O médico que ela consultou à época recomendou a cirurgia como alternativa para evitar problemas ainda maiores. “Ele disse: olha, teu pâncreas tem que sofrer um trauma. E esse trauma só é feito com a bariátrica, então eu te recomendaria a cirurgia porque você vai virar diabética”.

Ela afirma que a pressão social também teve peso na sua decisão. “[Comentavam] ‘por que ela não tenta uma academia, uma dieta’. Mas ninguém sabe tudo o que foi feito antes para tomar essa decisão. É uma decisão muito difícil escolher fazer a bariátrica. Foi literalmente o último caso em que eu pensei fazer, foi depois de esgotar todas as tentativas”, relata.

Tempo médio para cirurgia pelo SUS no Paraná

Antes de entrar para o centro cirúrgico, é necessário fazer exames, avaliações e consultas prévias – o que demanda tempo. Quando o procedimento é realizado pelo SUS também existe uma fila de espera. De acordo com Caetano Marchesini, o tempo de espera no Paraná é um dos menores do país.

Uma vida nova

Suellen afirma que sempre contou com o apoio dos pais. “Minha família via que eu sofria muito. Minha mãe falou ‘tem que fazer, então é isso que a gente vai fazer’. Minha mãe e meu pai pensavam na saúde. Eu já pensava [também] na estética. Mas eles nem pestanejaram”.

A jovem enxerga a nova resolução, que permite o procedimento a partir dos 14 anos, de forma positiva. Para ela, a cirurgia proporcionou uma grande melhora na qualidade de vida, em diversos aspectos.

Antes e depois de Suellen. Foto: Arquivo Pessoal

“Hoje em dia eu tenho mais gosto por praticar atividade física. Me sinto muito mais segura para fazer as coisas. Tudo o que eu ia fazer, eu tinha medo das pessoas ficarem me olhando, me julgando. Na época que a gente era criança a gente sofria muito”.
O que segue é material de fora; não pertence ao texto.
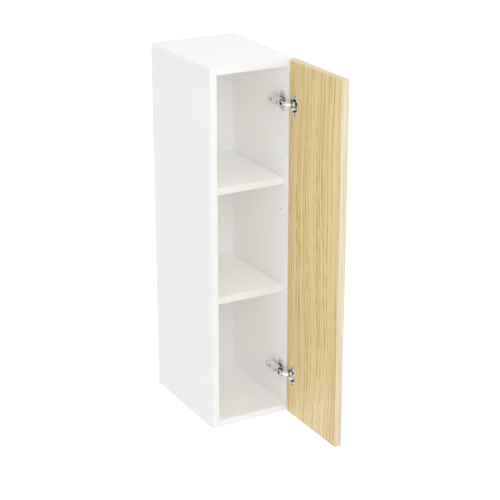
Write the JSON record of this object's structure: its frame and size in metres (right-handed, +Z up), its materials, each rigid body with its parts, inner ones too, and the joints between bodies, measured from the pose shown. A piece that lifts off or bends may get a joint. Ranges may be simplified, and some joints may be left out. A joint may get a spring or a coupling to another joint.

Para jovens que se encontram na mesma situação que ela já passou, a publicitária deixa o conselho: “você tem que fazer o que é o melhor para você”. “Todo mundo quer dar pitaco na nossa vida, principalmente quando a gente é muito novo, menor de idade. Se tem um médico falando que vai ser bom fazer a bariátrica, então vai lá e faz. Não fica escutando o que os outros falam. Porque os outros não estão na tua pele”, diz.